7. Implementation Plan (sequenced)

A separate PR after this case study is approved. Sketch:

  1. Add ubuntu/24.04/super-box/{install.sh,Dockerfile} — DinD recipe on top of essentials, mirroring full-box's COPY --from language merge. Entrypoint starts dockerd, then drops to box.
  2. Add release‑workflow job build-super-box-amd64/arm64 and manifest-super-box. Use the existing change‑detection pattern; add super-box/** to the per‑image filter.
  3. Smoke test in CI: docker run --privileged konard/super-box docker run hello-world on both arches.
  4. Update README.md — new image rows, security banner, link to this case study.
  5. Update REQUIREMENTS.md / ARCHITECTURE.md — add a short "super‑box" subsection to the modular‑design section.
  6. Bump VERSION so the existing release workflow publishes the new image.
  7. (Optional, follow‑up) Add konard/super-box-rootless tag once the default tag has shipped a release cycle.

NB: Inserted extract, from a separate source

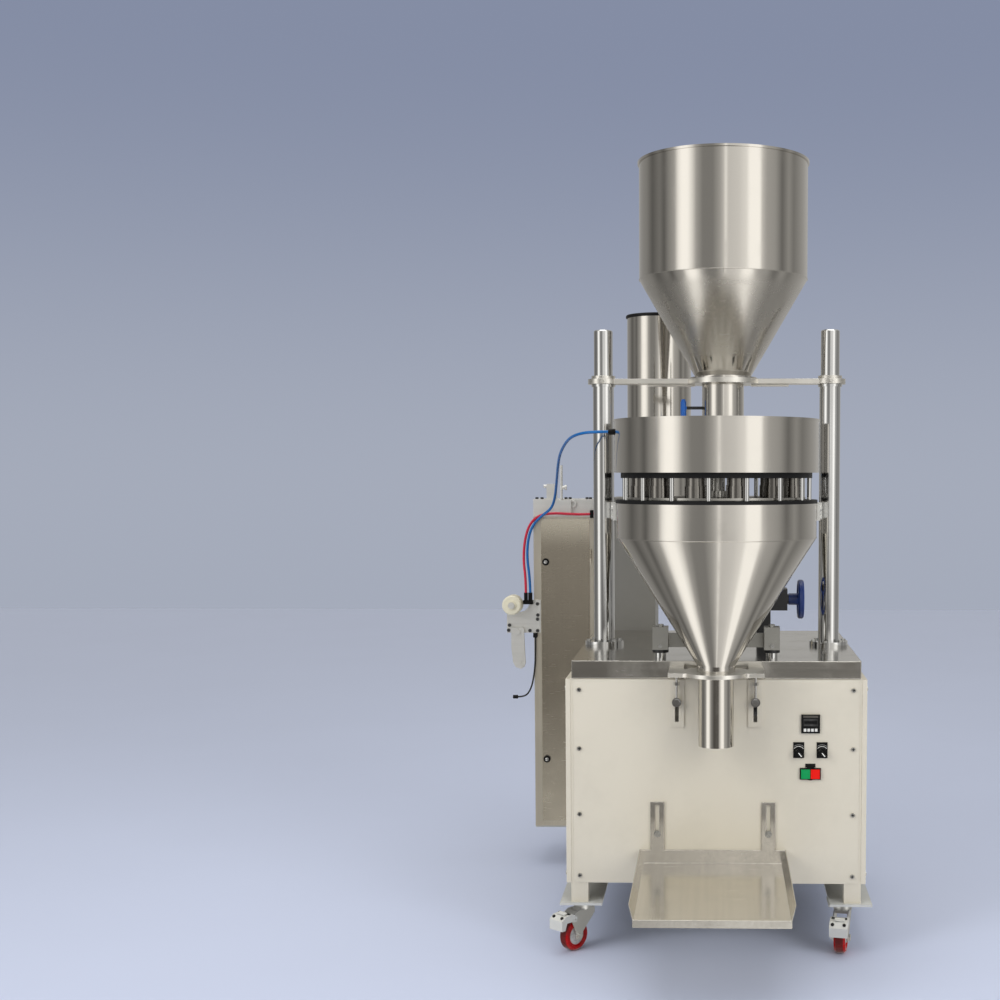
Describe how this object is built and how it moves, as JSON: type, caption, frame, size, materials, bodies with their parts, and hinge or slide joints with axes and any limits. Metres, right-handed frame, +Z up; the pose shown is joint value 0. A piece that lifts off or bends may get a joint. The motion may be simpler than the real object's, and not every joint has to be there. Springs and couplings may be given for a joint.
{
  "type": "granule packing machine",
  "caption": "Rotary cup filler for granules: feed hopper on a crossbar over a dosing drum, slanted catch hopper, discharge pipe and bag tray on a castored base.",
  "frame": {"origin": "middle of the machine's footprint box on the floor", "axes": "+Z up, -Y towards the operator's side with the front panel, +X to the operator's right"},
  "size_m": [1.067, 1.58, 2.095],
  "materials": {
    "chrome": "polished",
    "polished_stainless": "polished",
    "brushed_stainless": "brushed",
    "satin_metal": "satin",
    "ivory_paint": "powder coat",
    "grey_paint": "semi gloss",
    "black_plastic": "satin",
    "blue_plastic": "gloss",
    "green_plastic": "gloss",
    "red_plastic": "gloss",
    "ivory_plastic": "satin",
    "zinc": "zinc plated",
    "red_wheel": "polyurethane",
    "black_steel": "blackened",
    "navy_plastic": "satin",
    "blue_hose": "satin",
    "red_hose": "satin"
  },
  "bodies": {
    "machine": {"base_frame": "grey_paint", "chassis_skids": "grey_paint", "front_panel": "ivory_paint", "cover_panels": "ivory_paint", "top_cover": "brushed_stainless", "panel_screws": "chrome", "hex_bolts": "zinc", "columns": "chrome", "spacer_posts": "chrome", "sealing_plates": "black_plastic", "dosing_drum": "polished_stainless", "drive_column": "satin_metal", "drive_motor": "black_steel", "guide_posts": "chrome", "post_blocks": "satin_metal", "lower_hopper": "polished_stainless", "hopper_arms": "satin_metal", "outlet_bracket": "satin_metal", "eye_bolts": "zinc", "discharge_pipe": "polished_stainless", "counter_body": "black_plastic", "switch_bezels": "black_plastic", "adjuster_box": "black_steel", "rear_castor_forks": "zinc", "cabinet_body": "brushed_stainless", "cabinet_top": "satin_metal", "rear_frame": "grey_paint", "forming_tube": "brushed_stainless", "roller_bracket": "satin_metal", "hose_fittings": "black_plastic", "blue_hose": "blue_hose", "red_hose": "red_hose", "sensor_lead": "black_plastic"},
    "turret": {"drive_shaft": "satin_metal", "lower_cup_disc": "satin_metal", "lower_cups": "black_steel"},
    "volume_disc": {"upper_cup_disc": "satin_metal", "upper_cups": "polished_stainless"},
    "hopper_bridge": {"cross_beam": "satin_metal", "upper_hopper": "polished_stainless", "level_sensor": "blue_plastic"},
    "tray": {"bag_tray": "brushed_stainless"},
    "left_selector": {"knob_left": "black_plastic"},
    "right_selector": {"knob_right": "black_plastic"},
    "start_button": {"button_green": "green_plastic"},
    "stop_button": {"button_red": "red_plastic"},
    "handwheel_unit": {"handwheel": "navy_plastic"},
    "fork_left": {"front_fork_left": "zinc"},
    "fork_right": {"front_fork_right": "zinc"},
    "wheel_front_left": {"front_wheel_left": "red_wheel"},
    "wheel_front_right": {"front_wheel_right": "red_wheel"},
    "wheel_rear_left": {"rear_wheel_left": "red_wheel"},
    "wheel_rear_right": {"rear_wheel_right": "red_wheel"},
    "brake_left": {"pedal_left": "ivory_plastic"},
    "brake_right": {"pedal_right": "ivory_plastic"},
    "door": {"cabinet_door": "brushed_stainless"},
    "upper_latch": {"latch_upper": "black_plastic"},
    "lower_latch": {"latch_lower": "black_plastic"},
    "roller": {"film_roller": "ivory_plastic"},
    "link": {"tension_arm": "satin_metal"}
  },
  "joints": [
    {"name": "turret_spin", "type": "hinge", "parent": "machine", "child": "turret", "pos_m": [0.1285, -0.175, 1.18], "axis": [0, 0, 1], "continuous": true},
    {"name": "volume_slide", "type": "slide", "parent": "turret", "child": "volume_disc", "axis": [0, 0, 1], "range_m": [-0.01, 0.01]},
    {"name": "handwheel_turn", "type": "hinge", "parent": "machine", "child": "handwheel_unit", "pos_m": [0.3285, -0.02, 0.897], "axis": [1, 0, 0], "range_deg": [-727, 727]},
    {"name": "hopper_lift", "type": "slide", "parent": "machine", "child": "hopper_bridge", "axis": [0, 0, 1], "range_m": [0, 0.1]},
    {"name": "tray_slide", "type": "slide", "parent": "machine", "child": "tray", "axis": [0, 0, 1], "range_m": [-0.068, 0]},
    {"name": "left_selector_turn", "type": "hinge", "parent": "machine", "child": "left_selector", "pos_m": [0.3415, -0.32, 0.528], "axis": [0, 1, 0], "range_deg": [0, 80]},
    {"name": "right_selector_turn", "type": "hinge", "parent": "machine", "child": "right_selector", "pos_m": [0.4015, -0.32, 0.528], "axis": [0, 1, 0], "range_deg": [0, 80]},
    {"name": "start_press", "type": "slide", "parent": "machine", "child": "start_button", "axis": [0, 1, 0], "range_m": [0, 0.002], "stiffness_N_per_m": 400, "springref_m": -0.003},
    {"name": "stop_press", "type": "slide", "parent": "machine", "child": "stop_button", "axis": [0, 1, 0], "range_m": [0, 0.002], "stiffness_N_per_m": 400, "springref_m": -0.003},
    {"name": "swivel_left", "type": "hinge", "parent": "machine", "child": "fork_left", "pos_m": [-0.2215, -0.278, 0.11], "axis": [0, 0, 1], "continuous": true},
    {"name": "swivel_right", "type": "hinge", "parent": "machine", "child": "fork_right", "pos_m": [0.4615, -0.278, 0.11], "axis": [0, 0, 1], "continuous": true},
    {"name": "roll_front_left", "type": "hinge", "parent": "fork_left", "child": "wheel_front_left", "pos_m": [-0.24335, -0.30405, 0.04], "axis": [-0.766, 0.6428, 0], "continuous": true},
    {"name": "roll_front_right", "type": "hinge", "parent": "fork_right", "child": "wheel_front_right", "pos_m": [0.45443, -0.31126, 0.04], "axis": [-0.9781, 0.2079, 0], "continuous": true},
    {"name": "roll_rear_left", "type": "hinge", "parent": "machine", "child": "wheel_rear_left", "pos_m": [-0.2215, 0.58, 0.04], "axis": [1, 0, 0], "continuous": true},
    {"name": "roll_rear_right", "type": "hinge", "parent": "machine", "child": "wheel_rear_right", "pos_m": [0.4785, 0.58, 0.04], "axis": [1, 0, 0], "continuous": true},
    {"name": "brake_press_left", "type": "hinge", "parent": "fork_left", "child": "brake_left", "pos_m": [-0.25364, -0.3163, 0.088], "axis": [0.766, -0.6428, 0], "range_deg": [0, 12]},
    {"name": "brake_press_right", "type": "hinge", "parent": "fork_right", "child": "brake_right", "pos_m": [0.4511, -0.32691, 0.088], "axis": [0.9781, -0.2079, 0], "range_deg": [-12, 0]},
    {"name": "door_hinge", "type": "hinge", "parent": "machine", "child": "door", "pos_m": [-0.2635, 0.4685, 0.62], "axis": [0, 0, 1], "range_deg": [0, 80]},
    {"name": "upper_latch_turn", "type": "hinge", "parent": "door", "child": "upper_latch", "pos_m": [-0.4045, 0.47, 0.969], "axis": [0, 1, 0], "range_deg": [-90, 0]},
    {"name": "lower_latch_turn", "type": "hinge", "parent": "door", "child": "lower_latch", "pos_m": [-0.4045, 0.47, 0.346], "axis": [0, 1, 0], "range_deg": [-90, 0]},
    {"name": "roller_spin", "type": "hinge", "parent": "machine", "child": "roller", "pos_m": [-0.5035, 0.43, 0.838], "axis": [0, 1, 0], "continuous": true},
    {"name": "link_swing", "type": "hinge", "parent": "machine", "child": "link", "pos_m": [-0.4935, 0.458, 0.75], "axis": [0, 1, 0], "range_deg": [0, 25]}
  ],
  "couplings": [
    {"joint": "handwheel_turn", "follows": "volume_slide", "rad_per_m": 1256.6}
  ]
}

Each step is a separate commit, all on branch issue-80-bded956c66f7.


8. Risks & Open Questions

  • Inner /var/lib/docker storage strategy. Default to overlay2 inside the container layer and accept that pulled images vanish on docker rm; document -v sb-data:/var/lib/docker as the recommended persistent pattern. Decide before implementation: do we set tmpfs:/var/lib/docker by default to avoid surprising layer growth?
  • Image size. super-box will be full-box plus ~150–200 MB for docker-ce + containerd + Buildx + Compose. Acceptable, but should be measured by scripts/measure-disk-space.sh and reported in the README size table.
  • GitHub Actions compatibility. actions/checkout and docker/build-push-action inside super-box should "just work", but it should be tested explicitly because some users will use super-box as a self‑hosted runner image.
  • arm64 build time. Adding Docker increases build time. Stay within REQUIREMENTS.md NFR‑1 (120 min for ARM64). Likely fine — docker-ce is published as binary debs by Docker Inc., no compilation needed.
  • Naming. "super-box" is the issue's working name. Open question for the implementation PR: keep it as super-box, or use a more conventional box-dind / box-docker? The case study uses super-box throughout; the implementation PR can pick a final name.